WHAT YOU ARE ASKED TO DO: Give back, unchanged, the line with "bpy.context.scene.collection.objects.link(frame)", the line with "obj.matrix_parent_inverse = Matrix.Identity(4)", and every line between them, and no other line.
>> START
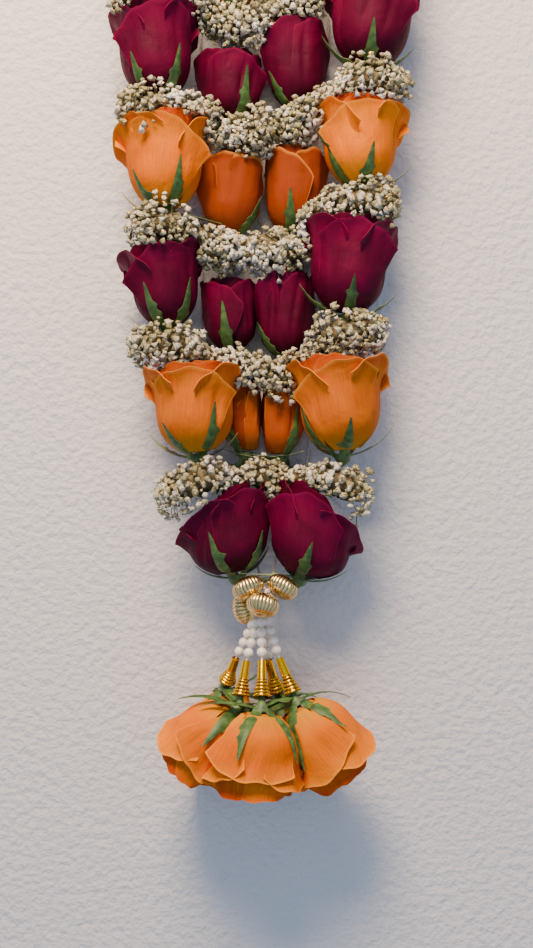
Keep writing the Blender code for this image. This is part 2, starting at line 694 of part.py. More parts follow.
def spray_rings(above, below, rng):
    """Centre, outward directions and reach of each floret and of each valley between two."""
    places, halves = spray_stops(above, below)
    route = np.array(smooth_route(places, 8))
    reach = np.interp(np.linspace(0, 1, len(route)), np.linspace(0, 1, len(halves)), halves)
    run = np.concatenate(((0.0,), np.cumsum(np.linalg.norm(np.diff(route, axis=0), axis=1))))
    steps = np.linspace(0.0, run[-1], int(run[-1] / SPRAY_PITCH))
    centre = np.stack([np.interp(steps, run, route[:, k]) for k in range(3)], axis=-1)
    reach = np.interp(steps, run, reach)
    along = np.gradient(centre, axis=0)
    along /= np.linalg.norm(along, axis=1)[:, None]
    across = np.cross(along, (0.0, 0.0, 1.0))
    across /= np.linalg.norm(across, axis=1)[:, None]
    rise = np.cross(across, along)
    ring, side = np.meshgrid(np.arange(len(steps)), np.arange(SPRAY_SIDES), indexing="ij")
    raised = (ring + side) % 2 == 0
    angle = side * 2 * math.pi / SPRAY_SIDES + raised * rng.uniform(-0.12, 0.12, ring.shape)
    out = across[:, None] * np.cos(angle)[..., None] * SPRAY_SPREAD
    out = out + rise[:, None] * np.sin(angle)[..., None]
    height = np.where(raised, 1.0 + rng.uniform(-SPRAY_JITTER, SPRAY_JITTER, ring.shape), SPRAY_VALLEY)
    return centre, out, reach[:, None] * height, raised, along


def spray_faces(raised):
    """Four triangles rise to each floret; a fan closes each end."""
    rings, sides = raised.shape
    faces = []
    for i in range(rings - 1):
        for j in range(sides):
            k = (j + 1) % sides
            a, b, c, d = i * sides + j, (i + 1) * sides + j, (i + 1) * sides + k, i * sides + k
            faces += [(a, b, d), (b, c, d)] if raised[i, j] else [(a, b, c), (a, c, d)]
    first, last = rings * sides, rings * sides + 1
    for j in range(sides):
        k = (j + 1) % sides
        faces.append((first, j, k))
        faces.append((last, (rings - 1) * sides + k, (rings - 1) * sides + j))
    return faces


def spray_places(centre, out, reach, along):
    body = (centre[:, None] + out * reach[..., None]).reshape(-1, 3)
    ends = (centre[0] - along[0] * SPRAY_TIP, centre[-1] + along[-1] * SPRAY_TIP)
    return np.concatenate((body, ends))


def make_spray(name, above, below, trees, seed):
    """Baby's breath: florets raised from a core, drawn in where something else is near."""
    rng = np.random.default_rng(seed)
    centre, out, reach, raised, along = spray_rings(above, below, rng)
    faces = spray_faces(raised)
    flat = reach.reshape(-1)
    for _ in range(80):
        places = spray_places(centre, out, reach + SPRAY_GAP, along)
        own = bvhtree.BVHTree.FromPolygons(places.tolist(), faces)
        touched = {pair[0] for tree in trees for pair in own.overlap(tree)}
        if not touched:
            break
        near = {corner for face in touched for corner in faces[face] if corner < flat.size}
        flat[sorted(near)] *= 0.93
    form = bmesh.new()
    verts = [form.verts.new(place) for place in spray_places(centre, out, reach, along)]
    for face in faces:
        form.faces.new([verts[corner] for corner in face])
    bmesh.ops.recalc_face_normals(form, faces=form.faces)
    made = new_object(name, mesh_from_bmesh(name, form))
    made.data.materials.append(material("dried_babys_breath", CREAM, 0.8))
    return made


def melon_bead(name, place, axis):
    """An oblate bead whose flutes run from pole to pole."""
    form = bmesh.new()
    bmesh.ops.create_uvsphere(form, u_segments=BEAD_FLUTES * 2, v_segments=4, radius=1.0)
    for vert in form.verts:
        angle = math.atan2(vert.co.y, vert.co.x)
        flute = 1.0 - BEAD_FLUTE_DEPTH * (1.0 - math.cos(BEAD_FLUTES * angle)) / 2
        vert.co.x *= BEAD_RADIUS * flute
        vert.co.y *= BEAD_RADIUS * flute
        vert.co.z *= BEAD_HALF_HEIGHT
    made = new_object(name, mesh_from_bmesh(name, form))
    made.matrix_world = Matrix.Translation(place) @ axis.to_track_quat("Z", "Y").to_matrix().to_4x4()
    made.data.materials.append(material("pale_gold_plating", GOLD, 0.3, 1.0))
    return made


def gold_cone(name, tip, base):
    """A turned cap: a slim cone with grooves round its lower third, bored for a stem."""
    length = (base - tip).length
    outline = [(0.0, 0.0), (CONE_TIP_RADIUS, 0.0), (CONE_NECK_RADIUS, length * CONE_NECK)]
    for k in range(CONE_GROOVES):
        flare = 0.15 + 0.85 * (k + 0.5) / CONE_GROOVES
        width = CONE_NECK_RADIUS + (CONE_BASE_RADIUS - CONE_NECK_RADIUS) * flare
        down = CONE_NECK + (1.0 - CONE_NECK) * flare
        outline.append((width + CONE_RIB, length * (down - 0.04)))
        outline.append((width, length * down))
    outline += [(CONE_BASE_RADIUS, length), (CONE_BORE_RADIUS, length)]
    outline += [(CONE_BORE_RADIUS, length - CONE_BORE_DEPTH), (0.0, length - CONE_BORE_DEPTH)]
    mesh = bpy.data.meshes.new(name)
    places = [(radius, 0.0, -down) for radius, down in outline]
    mesh.from_pydata(places, [(i, i + 1) for i in range(len(places) - 1)], [])
    made = new_object(name, mesh)
    turned = made.modifiers.new("turned", "SCREW")
    turned.axis = "Z"
    turned.steps = CONE_SIDES
    turned.render_steps = CONE_SIDES
    turned.use_merge_vertices = True
    turned.merge_threshold = 1e-5
    turn = (tip - base).to_track_quat("Z", "Y").to_matrix().to_4x4()
    made.matrix_world = Matrix.Translation(tip) @ turn
    made.data.materials.append(material("yellow_gold_plating", YELLOW_GOLD, 0.25, 1.0))
    return made


def small_sphere(place, radius):
    form = bmesh.new()
    bmesh.ops.create_icosphere(form, subdivisions=1, radius=radius)
    made = new_object("pearl", mesh_from_bmesh("pearl", form))
    made.matrix_world = Matrix.Translation(place)
    return made


def pearl_string(tip, fan):
    """Pearls threaded side by side from the tip of a cone, and the thread on to the fan."""
    run = (fan - tip).normalized()
    places = [tip + run * THREAD_GAP]
    radii = [THREAD_RADIUS]
    low, width = PEARL_SHOULDER
    for k in range(PEARLS_A_STRING):
        middle = places[0] + run * (PEARL_LEAD + PEARL_PITCH * k)
        places += [middle - run * PEARL_RADIUS * low, middle + run * PEARL_RADIUS * low]
        radii += [PEARL_RADIUS * width] * 2
        places.append(middle + run * PEARL_PITCH / 2)
        radii.append(THREAD_RADIUS)
    if (places[-1] - places[0]).length < (fan - places[0]).length:
        places.append(fan)
        radii.append(THREAD_RADIUS)
    return tube("pearls", places, radii, CUP_SIDES)


def make_pearls(knot, fan, tips, poles):
    """Strings of pearls that fan out from one knot to the tips of the cones."""
    made = small_sphere(knot, KNOT_RADIUS)
    made.name = "pearl_strings"
    pieces = [small_sphere(fan, KNOT_RADIUS)]
    pieces.append(tube("thread", [knot, fan], [THREAD_RADIUS] * 2, 4))
    for pole, start in poles:
        pieces.append(tube("thread", [start, pole], [THREAD_RADIUS] * 2, 4))
    pieces += [pearl_string(tip, fan) for tip in tips]
    fuse(made, pieces)
    made.data.materials.clear()
    made.data.materials.append(material("pearl", PEARL, 0.25))
    return made


def make_string():
    """One string runs up the left strand, is knotted at the top and comes down the right."""
    left = [point(*place) for place in STRING_LEFT]
    right = [point(*place) for place in STRING_RIGHT]
    route = left + right[::-1]
    made = tube("garland_string", route, [STRING_RADIUS] * len(route), 4)
    fuse(made, [small_sphere(point(*STRING_KNOT), STRING_KNOT_RADIUS)])
    made.data.materials.clear()
    made.data.materials.append(material("white_cotton_string", THREAD_WHITE, 0.9))
    return made


clear_scene()
garland = bpy.data.collections.new("rose_garland")
cutters = bpy.data.collections.new("cutters")
bpy.context.scene.collection.children.link(garland)
bpy.context.scene.collection.children.link(cutters)

floor = make_floor()
roses = {name: Rose(name, *row) for name, row in ROSES.items()}
press_neighbours(roses)
rose_trees = [tree_of(make_rose(rose, floor)) for rose in roses.values()]

cones = {name: (point(*tip), point(*base)) for name, (tip, base) in CONES.items()}
cone_trees = [tree_of(applied(gold_cone("gold_cone_" + name, *ends))) for name, ends in cones.items()]

knot = point(*KNOT)
fan = point(*FAN)
poles = []
bead_trees = []
for name, (place, start) in BEADS.items():
    middle = point(*place)
    thread = knot if start == "knot" else fan
    axis = (thread - middle).normalized()
    bead = melon_bead("gold_bead_" + name, middle, axis)
    bead_trees.append(tree_of(bead))
    poles.append((middle + axis * (BEAD_HALF_HEIGHT + THREAD_GAP), thread))
tips = [tip for tip, _ in cones.values()]
pearls = make_pearls(knot, fan, tips, poles)
string = make_string()

rows = {row: [roses[f"row_{row}_{place}"] for place in ROW_PLACES] for row in range(2, 7)}
tassel = [roses["tassel_" + name] for name in CONES]
ties = {"row_1_left": point(*ROW_1_TIE), "row_1_right": point(*ROW_1_TIE)}
for side, places in STRING_TIES.items():
    for row, place in enumerate(places, 2):
        ties[f"row_{row}_outer_{side}"] = point(*place)
        ties[f"row_{row}_inner_{side}"] = point(*place)
bends = {name: stem_bend(roses[name], tie) for name, tie in ties.items()}
for rose, (tip, base) in zip(tassel, cones.values()):
    up = (tip - base).normalized()
    ties[rose.name] = base + up * CONE_STUB
    bends[rose.name] = base - up * CONE_MARGIN
stems = {}
for name, rose in roses.items():
    stem = cup_and_stem(rose, bends[name], ties[name])
    stems[name] = (stem, tree_of(stem))

trees = rose_trees + cone_trees + bead_trees + [tree_of(pearls), tree_of(string)]
lower = {row: rows[row - 1] for row in range(3, 7)}
lower[2] = [roses[name] for name in ("row_1_left", "row_1_left", "row_1_right", "row_1_right")]
core_trees = [spray_core(rows[row], lower[row]) for row in rows]
for row, members in rows.items():
    for side, half in (("left", members[:2]), ("right", members[2:])):
        green = make_green(f"row_{row}_{side}_calyxes", half, stems, trees + core_trees)
        trees.append(tree_of(green))
pair = [roses["row_1_left"], roses["row_1_right"]]
trees.append(tree_of(make_green("row_1_calyxes", pair, stems, trees + core_trees)))
links = list(zip(tassel, tassel[1:]))
trees.append(tree_of(make_green("tassel_calyxes", tassel, stems, trees, links)))

for row in rows:
    name = f"babys_breath_{row - 1}_{row}"
    spray = make_spray(name, rows[row], lower[row], trees, SPRAY_SEED + row)
    trees.append(tree_of(spray))

frame = bpy.data.objects.new("garland_frame", None)
bpy.context.scene.collection.objects.link(frame)
for piece in garland.objects:
    piece.parent = frame
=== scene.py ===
"""Looks of the rose garland: petals, sepals, baby's breath, beads, pearls, cones and string.

The tables give millimetres: x to the right, y up the strands and z towards the viewer, from the
middle of the picture. PLACE moves them to the frame, and MM turns them into metres.
"""
import math
from collections import namedtuple

import bpy
import numpy as np
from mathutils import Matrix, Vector
from mathutils.bvhtree import BVHTree


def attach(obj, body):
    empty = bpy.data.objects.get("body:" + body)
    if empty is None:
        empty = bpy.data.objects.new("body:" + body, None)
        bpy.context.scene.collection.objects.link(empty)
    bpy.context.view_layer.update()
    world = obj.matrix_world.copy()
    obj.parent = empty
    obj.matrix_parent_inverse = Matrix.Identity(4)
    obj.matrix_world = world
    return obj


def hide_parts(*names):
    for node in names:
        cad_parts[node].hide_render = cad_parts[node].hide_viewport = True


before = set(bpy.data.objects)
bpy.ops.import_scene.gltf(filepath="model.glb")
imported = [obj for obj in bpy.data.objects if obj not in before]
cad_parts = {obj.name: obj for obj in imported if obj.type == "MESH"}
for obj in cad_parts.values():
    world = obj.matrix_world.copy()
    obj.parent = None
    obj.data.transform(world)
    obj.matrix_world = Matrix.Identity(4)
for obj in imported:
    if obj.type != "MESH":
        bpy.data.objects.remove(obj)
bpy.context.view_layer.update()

MM = 0.001
PLACE = np.array((-0.96, -81.5, 0))
TURN = 2 * math.pi
UP = np.array((0.0, 0.0, 1.0))
SKEW = (0.31, 0.17, 0.94)  # runs along no piece, so that its cross product with one is never 0

# Camera: straight above the middle of the picture
CAMERA_HEIGHT = 0.800
LONG_SIDE = 36             # mm of sensor along the picture's long side
LENS = 52.2
# Each soft light: name, place in metres, watts and colour
LIGHTS = (("key_light", (-0.18, 0.88, 0.80), 22, "#FFDFC2"),
          ("top_light", (-0.1, 0.50, 0.35), 5, "#FFD6B0"))
LIGHT_SIDE = 0.4           # metres, as in the next two lines
LIGHT_AIM = Vector((0, -0.05, 0.03))
FLOOR_HALF = 3
# Height in the sky, from its foot to its top, and colour
SKY = ((0, "#687088"), (0.45, "#94ACDA"), (1, "#D6E6FF"))
SKY_STRENGTH = 0.83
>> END
TASK ANSWER:
bpy.context.scene.collection.objects.link(frame)
for piece in garland.objects:
    piece.parent = frame
=== scene.py ===
"""Looks of the rose garland: petals, sepals, baby's breath, beads, pearls, cones and string.

The tables give millimetres: x to the right, y up the strands and z towards the viewer, from the
middle of the picture. PLACE moves them to the frame, and MM turns them into metres.
"""
import math
from collections import namedtuple

import bpy
import numpy as np
from mathutils import Matrix, Vector
from mathutils.bvhtree import BVHTree


def attach(obj, body):
    empty = bpy.data.objects.get("body:" + body)
    if empty is None:
        empty = bpy.data.objects.new("body:" + body, None)
        bpy.context.scene.collection.objects.link(empty)
    bpy.context.view_layer.update()
    world = obj.matrix_world.copy()
    obj.parent = empty
    obj.matrix_parent_inverse = Matrix.Identity(4)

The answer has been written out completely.